Consider this: the cost of college has increased a whopping 213% since 1988 alone.
In 2017, CNN reported the price tag of a four-year bachelor’s degree today from a private non-profit college to be $104,400 (estimated by the College Board), assuming the student did not encounter any delays graduating.
But, we know all too well that many schools cost more than that. That Harvard education? It now comes with a price tag of $70,000 per year. Assuming those costs stay fixed (and we know they won’t), a single degree will cost $270,320. Interested in Stanford? Try $67,000 for the 2018-19 school year.
So, how can we make the right decisions now to help save tax dollars, and ensure financial stability?
Pay directly, when you can.
First, understand that it is always in one’s best interest to pay an educational institution directly. For a college or university, there are no limits on the amount of money that can be paid, and it’s considered a non-taxable event. For elementary and secondary schools, there is a $10,000 annual cap on amounts paid.
And while it’s considered the best case scenario to pay as much as possible upfront, no one knows what the future holds for any individual’s ability to pay directly.
So in that spirit, one of the most powerful tools for helping save for a child’s educational expenses is the 529 college savings plan.
A 529 behaves like an IRA in that it uses after tax dollars, which will never again be taxed as long as they are used for educational purposes.
Always considered a helpful tool, the 529 was greatly enriched with the 2017 passage of the Tax Cuts and Jobs Act.
Here’s our strategic advice on how to make the 529 work for you.
- Open an account as soon as you can. The 529 structure is never held in a child’s name, which is beneficial for many reasons. First, it is not tied to their social security number or assets, so a parent may be able to supplement costs with financial aid and scholarships. Secondly, a grandparent can open the account as well as a parent, accounting for additional saving opportunities
- Front Load. 529 account holders (including grandparents) are allowed to max out contributions in the first year. Normally, each parent is allowed to contribute $15,000 per child, per year (for a two-parent household that means $30,000 annually). However, upon opening the account, households can contribute 5 times the maximum contribution. That means up to $150,000 in year one, and then letting it sit for five years with no further contributions. Starting in year six, and moving forward, account holders can revert back to the $15,000 per parent contribution on an annual basis.
- Let It Grow. That said, if you do front load, you are harnessing enormous earning potential over the course of a few decades as you wait for your investment to mature.
- Understand Your Options. The new tax law also enables families to use funds in the plan to pay for private elementary and high school, not just college expenses. So, should you need funds sooner, you are covered. It is good to note, however, that elementary and secondary school payments are capped at $10,000 per year.

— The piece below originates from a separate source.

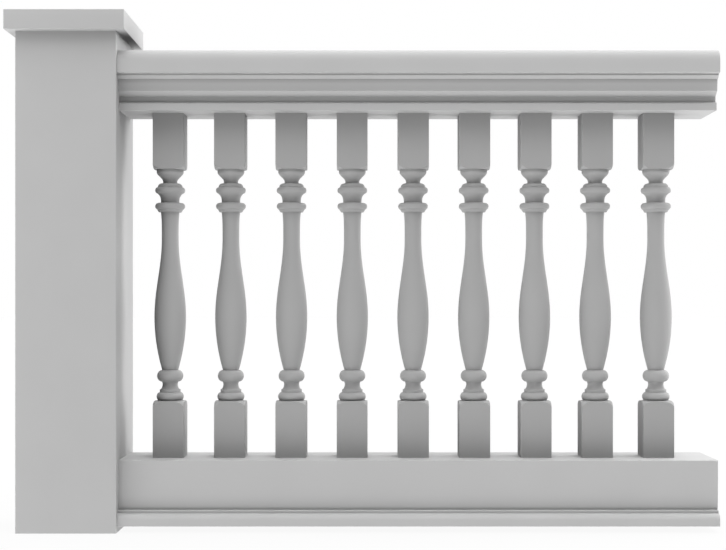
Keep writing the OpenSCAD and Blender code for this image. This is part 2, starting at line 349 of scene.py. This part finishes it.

- Beneficiaries Can Transfer. As long as you do not have children who will overlap in funding needs (such as children who would attend college in the same time period), once one child is done using the money, you can change the beneficiary from the first to the second child. Or, perhaps extend it to other family members or future generations, the choice is yours.
- Plans Can Change. It’s important to consider that your child may ultimately elect to attend state school, or go straight into business, instead of attending a four-year college or university. So, while having this savings account grants you peace of mind, you may not need the entire sum as once thought. Which is great because we always recommend…
- Thinking Long Term. If your investment grows beyond what is needed for an immediate family, you can also extend it to future generations.
- Consider Nevada. Whittier Trust’s Nevada Tax Advantage has plenty to offer, and in the case of education, a family may elect to establish an education trust and/or include other specific trust purposes to cover health, education, maintenance and support, which would allow several generations to reap the benefits over time.
Paying for a child or family member’s education is indeed one of the greatest ways to gift wealth. Thanks to recent Congressional action, it’s now much more beneficial.